2. Take the time to link to others. Many smaller bloggers scour their traffic logs and will see that you've sent readers to them. They'll likely appreciate the help and will do the same for you.

It's a very Sicilian system, but that's okay, because I just so happen to be Sicilian. Machiavelli would have been a great blogger, I think.

3. Take a look at the top of the page on the Print To Online blog. You'll see that I'm calling out three blogs at the top of the page. Don Smith at Seattle New Media is returning the favor, and sending me a couple of readers a day.

4. When people write to you and ask questions or interact with you, consider calling them out in a post and telling your readers about their blog. I did this in a recent post from Ricky Young, who asked a question about using photos taken from government Web sites. At the bottom of that post I encouraged readers to "Check out Ricky's excellent San Diego-based blog at www://" Ricky immediately posted to all his connections on Twitter that he'd been mentioned on my blog, and posted a link, which sent me readers.

I guess you get the idea. It's really not rocket science, it's just getting in the habit of giving people props and links, interacting with your readers and linking to their stuff so they'll do the same for you, helping the world so the world helps you.

More tips at: Problogger's 41 Ways to Market your blog.

Seth Godin's recommendations on driving traffic to your blog.

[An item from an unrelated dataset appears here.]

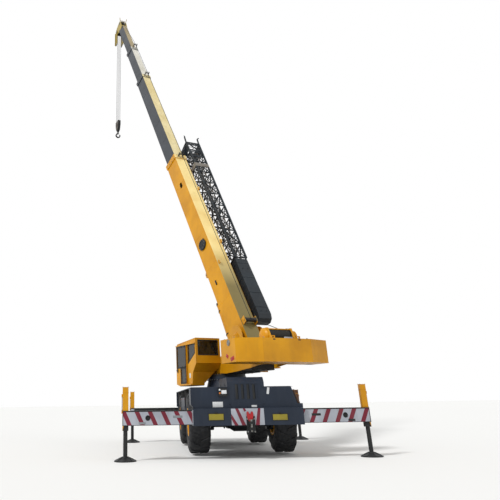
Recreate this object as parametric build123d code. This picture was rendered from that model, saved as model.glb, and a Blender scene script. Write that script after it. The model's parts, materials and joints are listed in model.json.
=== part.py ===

  1. I've got two questions:
    -- How do you create a link to another site?
    -- If you have a long blog post, how do you format it so the page displays only a brief introduction, with a link to "Read full post?" I found instructions on but they were confusing. You have to insert a bunch of html into your template,and I wasn't tracking where the code should go. Is there an easier way?

  2. Michelle,
    Thanks for this post. I agree that it takes time to build traffic and get readers to come your way. I don't post a blogroll of sites I read, so maybe I should do that to send readers to places I find interesting.